Prompt:
Every entry below must appear again, exactly as written.

— Start Data lines —

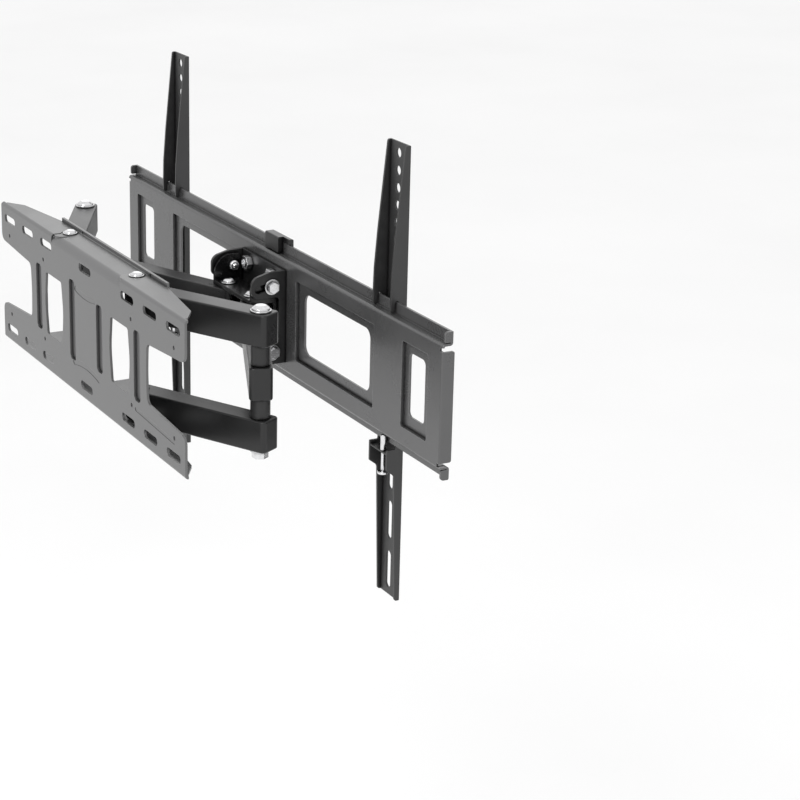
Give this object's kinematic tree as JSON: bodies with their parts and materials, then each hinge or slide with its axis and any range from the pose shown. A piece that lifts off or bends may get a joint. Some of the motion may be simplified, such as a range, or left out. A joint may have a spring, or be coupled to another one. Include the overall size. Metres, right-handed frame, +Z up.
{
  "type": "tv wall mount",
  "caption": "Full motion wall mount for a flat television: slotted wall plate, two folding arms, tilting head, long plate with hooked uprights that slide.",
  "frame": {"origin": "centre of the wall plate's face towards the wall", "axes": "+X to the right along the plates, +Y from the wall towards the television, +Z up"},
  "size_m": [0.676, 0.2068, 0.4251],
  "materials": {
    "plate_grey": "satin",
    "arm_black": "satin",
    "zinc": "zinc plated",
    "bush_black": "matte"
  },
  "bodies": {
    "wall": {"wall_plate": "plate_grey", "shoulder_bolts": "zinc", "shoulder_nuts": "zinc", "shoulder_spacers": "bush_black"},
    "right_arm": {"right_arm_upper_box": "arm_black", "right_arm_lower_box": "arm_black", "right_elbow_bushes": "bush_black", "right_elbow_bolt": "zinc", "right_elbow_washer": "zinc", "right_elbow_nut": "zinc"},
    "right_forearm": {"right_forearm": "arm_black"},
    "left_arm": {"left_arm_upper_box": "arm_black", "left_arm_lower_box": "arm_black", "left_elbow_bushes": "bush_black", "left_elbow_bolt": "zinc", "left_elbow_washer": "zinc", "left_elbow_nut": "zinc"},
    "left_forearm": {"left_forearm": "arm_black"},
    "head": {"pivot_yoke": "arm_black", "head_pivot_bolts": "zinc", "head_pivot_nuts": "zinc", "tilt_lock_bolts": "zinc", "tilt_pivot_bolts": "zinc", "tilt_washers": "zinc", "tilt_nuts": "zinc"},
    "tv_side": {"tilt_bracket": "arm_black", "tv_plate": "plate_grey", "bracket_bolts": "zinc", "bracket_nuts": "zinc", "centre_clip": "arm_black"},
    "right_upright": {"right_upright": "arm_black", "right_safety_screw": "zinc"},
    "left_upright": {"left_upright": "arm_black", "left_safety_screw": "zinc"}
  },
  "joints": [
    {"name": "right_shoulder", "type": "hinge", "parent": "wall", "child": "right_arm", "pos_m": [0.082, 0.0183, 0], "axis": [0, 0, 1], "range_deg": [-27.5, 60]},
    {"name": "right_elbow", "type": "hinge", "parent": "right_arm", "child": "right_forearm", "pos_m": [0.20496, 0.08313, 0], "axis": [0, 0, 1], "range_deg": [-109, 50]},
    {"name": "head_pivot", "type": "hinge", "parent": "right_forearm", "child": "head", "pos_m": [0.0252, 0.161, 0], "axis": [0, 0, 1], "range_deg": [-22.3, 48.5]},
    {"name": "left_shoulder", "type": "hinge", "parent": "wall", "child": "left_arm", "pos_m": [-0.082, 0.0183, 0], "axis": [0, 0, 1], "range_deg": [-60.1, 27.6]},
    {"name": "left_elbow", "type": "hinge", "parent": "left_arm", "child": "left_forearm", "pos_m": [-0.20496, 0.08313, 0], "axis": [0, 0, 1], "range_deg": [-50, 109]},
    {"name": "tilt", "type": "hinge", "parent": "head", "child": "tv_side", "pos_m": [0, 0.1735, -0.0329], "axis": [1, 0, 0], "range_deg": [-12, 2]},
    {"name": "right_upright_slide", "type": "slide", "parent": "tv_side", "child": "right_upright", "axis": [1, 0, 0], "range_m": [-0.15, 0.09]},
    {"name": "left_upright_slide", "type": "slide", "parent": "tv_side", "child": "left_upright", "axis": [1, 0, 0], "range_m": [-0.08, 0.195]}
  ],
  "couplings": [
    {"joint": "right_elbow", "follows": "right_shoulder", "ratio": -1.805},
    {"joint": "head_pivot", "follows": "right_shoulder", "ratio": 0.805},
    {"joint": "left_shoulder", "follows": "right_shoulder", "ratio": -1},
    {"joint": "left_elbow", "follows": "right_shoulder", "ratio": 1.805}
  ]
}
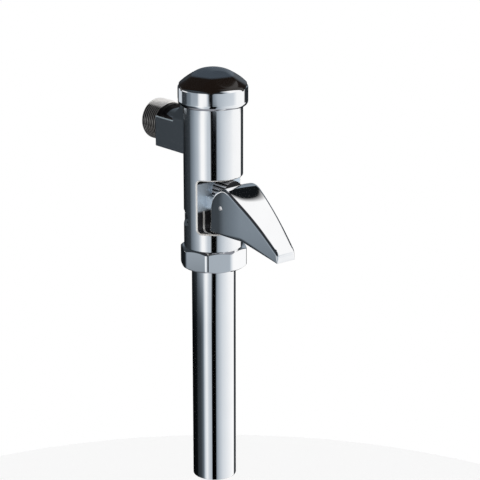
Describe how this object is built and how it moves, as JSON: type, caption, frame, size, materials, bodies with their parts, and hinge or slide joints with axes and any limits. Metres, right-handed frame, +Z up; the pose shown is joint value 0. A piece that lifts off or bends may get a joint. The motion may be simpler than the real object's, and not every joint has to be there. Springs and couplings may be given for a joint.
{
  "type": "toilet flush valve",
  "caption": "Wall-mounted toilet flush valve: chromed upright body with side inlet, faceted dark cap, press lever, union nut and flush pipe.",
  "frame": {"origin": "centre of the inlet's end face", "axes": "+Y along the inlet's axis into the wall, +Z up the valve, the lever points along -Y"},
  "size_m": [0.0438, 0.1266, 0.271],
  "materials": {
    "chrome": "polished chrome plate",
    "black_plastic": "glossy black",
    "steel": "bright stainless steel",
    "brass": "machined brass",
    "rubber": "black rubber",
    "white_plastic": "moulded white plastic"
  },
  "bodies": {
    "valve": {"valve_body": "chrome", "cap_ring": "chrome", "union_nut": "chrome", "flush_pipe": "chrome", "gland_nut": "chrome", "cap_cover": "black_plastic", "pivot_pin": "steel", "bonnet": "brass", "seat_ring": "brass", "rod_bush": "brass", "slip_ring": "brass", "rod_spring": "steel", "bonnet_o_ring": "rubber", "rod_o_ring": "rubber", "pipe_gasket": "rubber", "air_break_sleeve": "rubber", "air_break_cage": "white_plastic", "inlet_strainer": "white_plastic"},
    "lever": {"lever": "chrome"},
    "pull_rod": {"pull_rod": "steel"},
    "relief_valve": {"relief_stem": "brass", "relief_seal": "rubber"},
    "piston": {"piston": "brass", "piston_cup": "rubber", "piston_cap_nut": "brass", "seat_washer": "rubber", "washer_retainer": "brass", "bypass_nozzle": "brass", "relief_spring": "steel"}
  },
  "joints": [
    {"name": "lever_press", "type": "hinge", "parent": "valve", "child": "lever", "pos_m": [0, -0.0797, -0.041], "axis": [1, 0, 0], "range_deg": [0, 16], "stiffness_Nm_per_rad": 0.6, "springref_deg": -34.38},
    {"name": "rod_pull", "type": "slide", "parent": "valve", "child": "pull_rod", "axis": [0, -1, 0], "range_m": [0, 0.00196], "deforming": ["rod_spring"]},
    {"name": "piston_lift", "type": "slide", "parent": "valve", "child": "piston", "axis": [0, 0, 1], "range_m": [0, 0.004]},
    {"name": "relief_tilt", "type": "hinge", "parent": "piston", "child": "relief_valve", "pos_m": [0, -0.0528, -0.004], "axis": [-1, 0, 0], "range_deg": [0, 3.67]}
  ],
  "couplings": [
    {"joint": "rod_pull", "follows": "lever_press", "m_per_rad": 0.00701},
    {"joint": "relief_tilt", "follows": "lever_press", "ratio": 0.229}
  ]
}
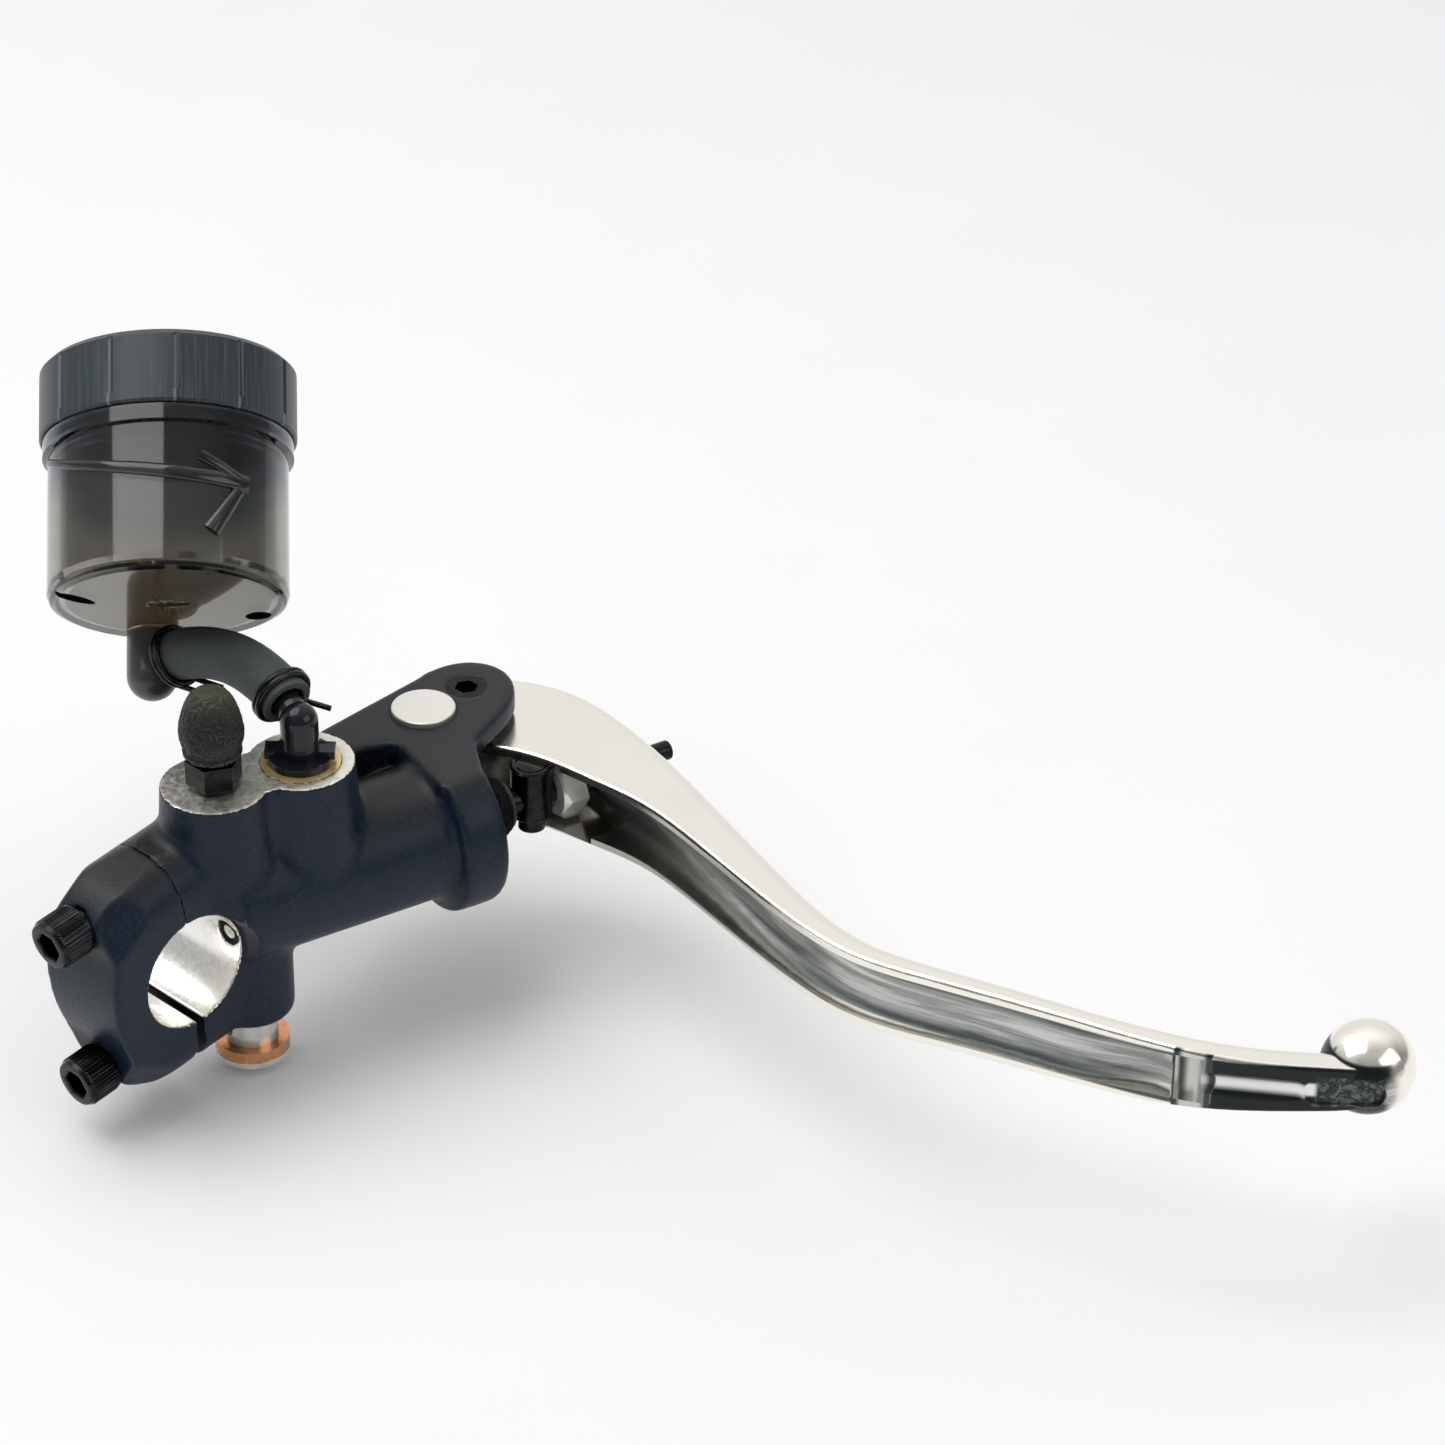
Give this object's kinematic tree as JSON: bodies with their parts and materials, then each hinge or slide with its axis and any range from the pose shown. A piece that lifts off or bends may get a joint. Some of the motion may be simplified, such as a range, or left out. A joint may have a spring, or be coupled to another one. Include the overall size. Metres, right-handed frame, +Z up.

— End Data lines —

Full response:
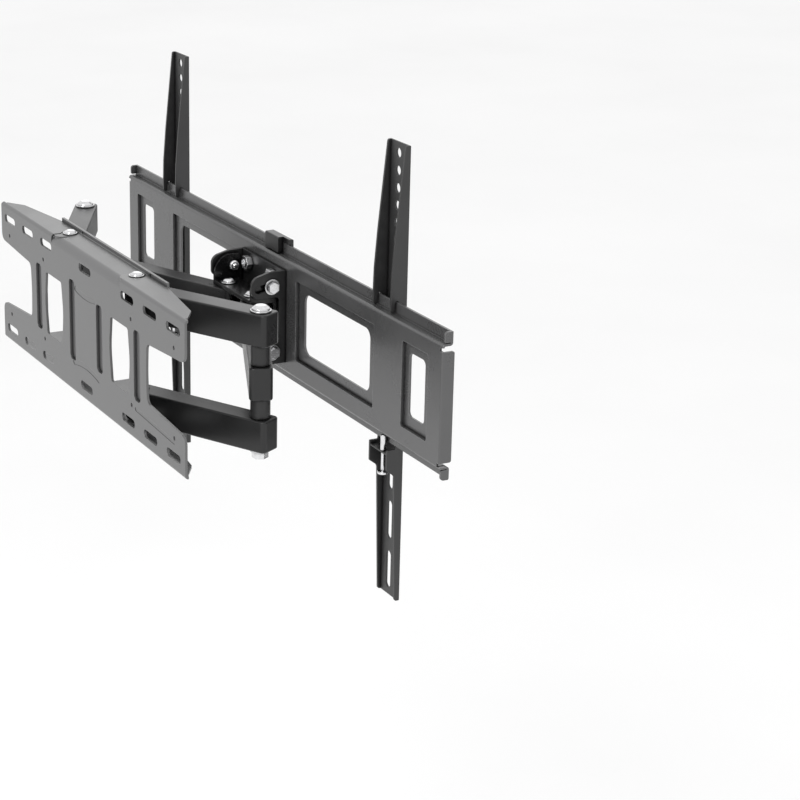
Give this object's kinematic tree as JSON: bodies with their parts and materials, then each hinge or slide with its axis and any range from the pose shown. A piece that lifts off or bends may get a joint. Some of the motion may be simplified, such as a range, or left out. A joint may have a spring, or be coupled to another one. Include the overall size. Metres, right-handed frame, +Z up.
{
  "type": "tv wall mount",
  "caption": "Full motion wall mount for a flat television: slotted wall plate, two folding arms, tilting head, long plate with hooked uprights that slide.",
  "frame": {"origin": "centre of the wall plate's face towards the wall", "axes": "+X to the right along the plates, +Y from the wall towards the television, +Z up"},
  "size_m": [0.676, 0.2068, 0.4251],
  "materials": {
    "plate_grey": "satin",
    "arm_black": "satin",
    "zinc": "zinc plated",
    "bush_black": "matte"
  },
  "bodies": {
    "wall": {"wall_plate": "plate_grey", "shoulder_bolts": "zinc", "shoulder_nuts": "zinc", "shoulder_spacers": "bush_black"},
    "right_arm": {"right_arm_upper_box": "arm_black", "right_arm_lower_box": "arm_black", "right_elbow_bushes": "bush_black", "right_elbow_bolt": "zinc", "right_elbow_washer": "zinc", "right_elbow_nut": "zinc"},
    "right_forearm": {"right_forearm": "arm_black"},
    "left_arm": {"left_arm_upper_box": "arm_black", "left_arm_lower_box": "arm_black", "left_elbow_bushes": "bush_black", "left_elbow_bolt": "zinc", "left_elbow_washer": "zinc", "left_elbow_nut": "zinc"},
    "left_forearm": {"left_forearm": "arm_black"},
    "head": {"pivot_yoke": "arm_black", "head_pivot_bolts": "zinc", "head_pivot_nuts": "zinc", "tilt_lock_bolts": "zinc", "tilt_pivot_bolts": "zinc", "tilt_washers": "zinc", "tilt_nuts": "zinc"},
    "tv_side": {"tilt_bracket": "arm_black", "tv_plate": "plate_grey", "bracket_bolts": "zinc", "bracket_nuts": "zinc", "centre_clip": "arm_black"},
    "right_upright": {"right_upright": "arm_black", "right_safety_screw": "zinc"},
    "left_upright": {"left_upright": "arm_black", "left_safety_screw": "zinc"}
  },
  "joints": [
    {"name": "right_shoulder", "type": "hinge", "parent": "wall", "child": "right_arm", "pos_m": [0.082, 0.0183, 0], "axis": [0, 0, 1], "range_deg": [-27.5, 60]},
    {"name": "right_elbow", "type": "hinge", "parent": "right_arm", "child": "right_forearm", "pos_m": [0.20496, 0.08313, 0], "axis": [0, 0, 1], "range_deg": [-109, 50]},
    {"name": "head_pivot", "type": "hinge", "parent": "right_forearm", "child": "head", "pos_m": [0.0252, 0.161, 0], "axis": [0, 0, 1], "range_deg": [-22.3, 48.5]},
    {"name": "left_shoulder", "type": "hinge", "parent": "wall", "child": "left_arm", "pos_m": [-0.082, 0.0183, 0], "axis": [0, 0, 1], "range_deg": [-60.1, 27.6]},
    {"name": "left_elbow", "type": "hinge", "parent": "left_arm", "child": "left_forearm", "pos_m": [-0.20496, 0.08313, 0], "axis": [0, 0, 1], "range_deg": [-50, 109]},
    {"name": "tilt", "type": "hinge", "parent": "head", "child": "tv_side", "pos_m": [0, 0.1735, -0.0329], "axis": [1, 0, 0], "range_deg": [-12, 2]},
    {"name": "right_upright_slide", "type": "slide", "parent": "tv_side", "child": "right_upright", "axis": [1, 0, 0], "range_m": [-0.15, 0.09]},
    {"name": "left_upright_slide", "type": "slide", "parent": "tv_side", "child": "left_upright", "axis": [1, 0, 0], "range_m": [-0.08, 0.195]}
  ],
  "couplings": [
    {"joint": "right_elbow", "follows": "right_shoulder", "ratio": -1.805},
    {"joint": "head_pivot", "follows": "right_shoulder", "ratio": 0.805},
    {"joint": "left_shoulder", "follows": "right_shoulder", "ratio": -1},
    {"joint": "left_elbow", "follows": "right_shoulder", "ratio": 1.805}
  ]
}
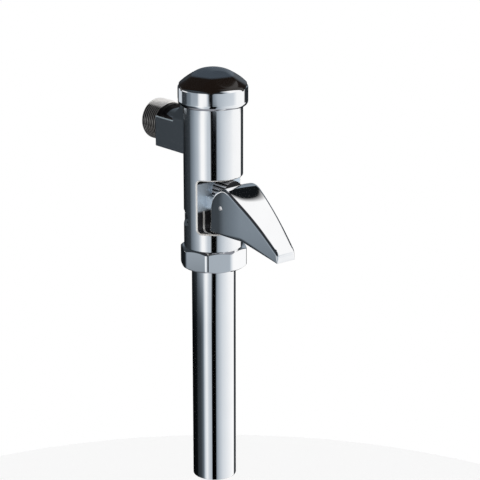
Describe how this object is built and how it moves, as JSON: type, caption, frame, size, materials, bodies with their parts, and hinge or slide joints with axes and any limits. Metres, right-handed frame, +Z up; the pose shown is joint value 0. A piece that lifts off or bends may get a joint. The motion may be simpler than the real object's, and not every joint has to be there. Springs and couplings may be given for a joint.
{
  "type": "toilet flush valve",
  "caption": "Wall-mounted toilet flush valve: chromed upright body with side inlet, faceted dark cap, press lever, union nut and flush pipe.",
  "frame": {"origin": "centre of the inlet's end face", "axes": "+Y along the inlet's axis into the wall, +Z up the valve, the lever points along -Y"},
  "size_m": [0.0438, 0.1266, 0.271],
  "materials": {
    "chrome": "polished chrome plate",
    "black_plastic": "glossy black",
    "steel": "bright stainless steel",
    "brass": "machined brass",
    "rubber": "black rubber",
    "white_plastic": "moulded white plastic"
  },
  "bodies": {
    "valve": {"valve_body": "chrome", "cap_ring": "chrome", "union_nut": "chrome", "flush_pipe": "chrome", "gland_nut": "chrome", "cap_cover": "black_plastic", "pivot_pin": "steel", "bonnet": "brass", "seat_ring": "brass", "rod_bush": "brass", "slip_ring": "brass", "rod_spring": "steel", "bonnet_o_ring": "rubber", "rod_o_ring": "rubber", "pipe_gasket": "rubber", "air_break_sleeve": "rubber", "air_break_cage": "white_plastic", "inlet_strainer": "white_plastic"},
    "lever": {"lever": "chrome"},
    "pull_rod": {"pull_rod": "steel"},
    "relief_valve": {"relief_stem": "brass", "relief_seal": "rubber"},
    "piston": {"piston": "brass", "piston_cup": "rubber", "piston_cap_nut": "brass", "seat_washer": "rubber", "washer_retainer": "brass", "bypass_nozzle": "brass", "relief_spring": "steel"}
  },
  "joints": [
    {"name": "lever_press", "type": "hinge", "parent": "valve", "child": "lever", "pos_m": [0, -0.0797, -0.041], "axis": [1, 0, 0], "range_deg": [0, 16], "stiffness_Nm_per_rad": 0.6, "springref_deg": -34.38},
    {"name": "rod_pull", "type": "slide", "parent": "valve", "child": "pull_rod", "axis": [0, -1, 0], "range_m": [0, 0.00196], "deforming": ["rod_spring"]},
    {"name": "piston_lift", "type": "slide", "parent": "valve", "child": "piston", "axis": [0, 0, 1], "range_m": [0, 0.004]},
    {"name": "relief_tilt", "type": "hinge", "parent": "piston", "child": "relief_valve", "pos_m": [0, -0.0528, -0.004], "axis": [-1, 0, 0], "range_deg": [0, 3.67]}
  ],
  "couplings": [
    {"joint": "rod_pull", "follows": "lever_press", "m_per_rad": 0.00701},
    {"joint": "relief_tilt", "follows": "lever_press", "ratio": 0.229}
  ]
}
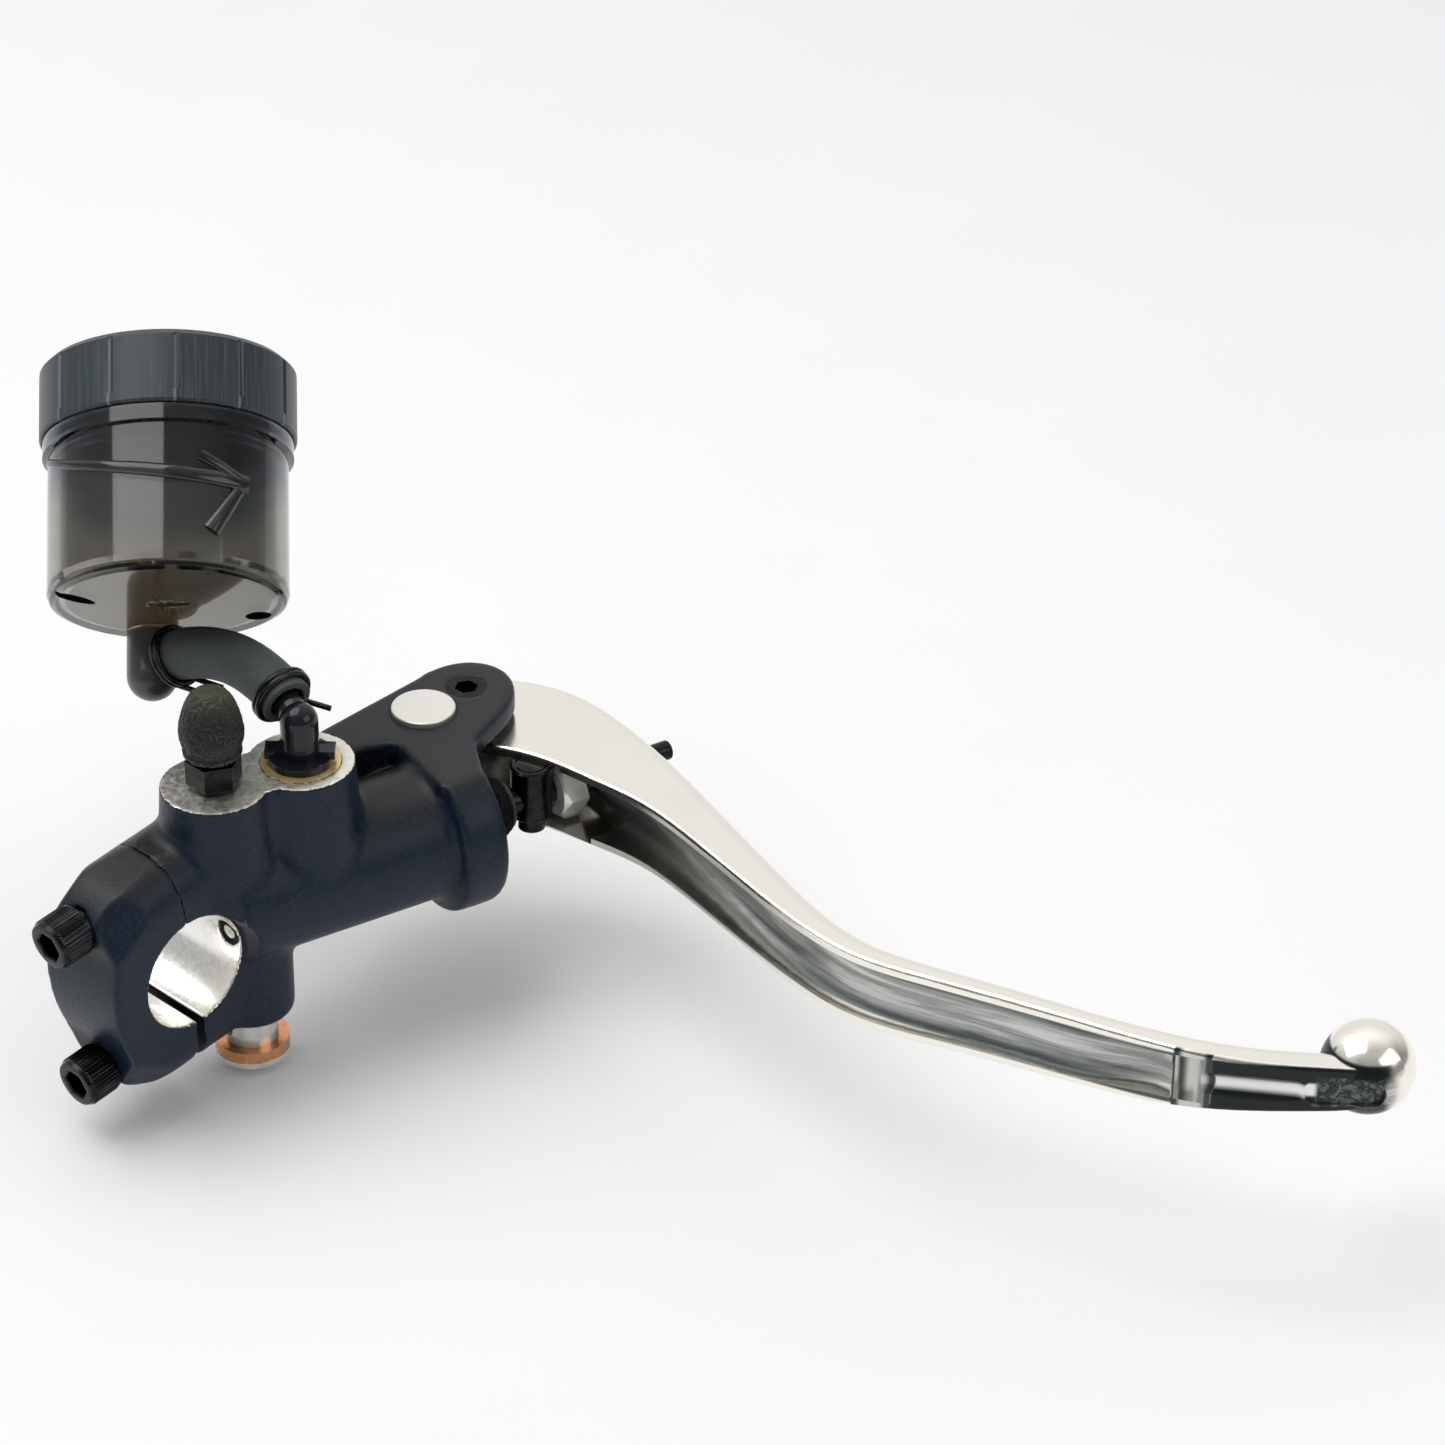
Give this object's kinematic tree as JSON: bodies with their parts and materials, then each hinge or slide with its axis and any range from the pose shown. A piece that lifts off or bends may get a joint. Some of the motion may be simplified, such as a range, or left out. A joint may have a spring, or be coupled to another one. Include the overall size. Metres, right-handed frame, +Z up.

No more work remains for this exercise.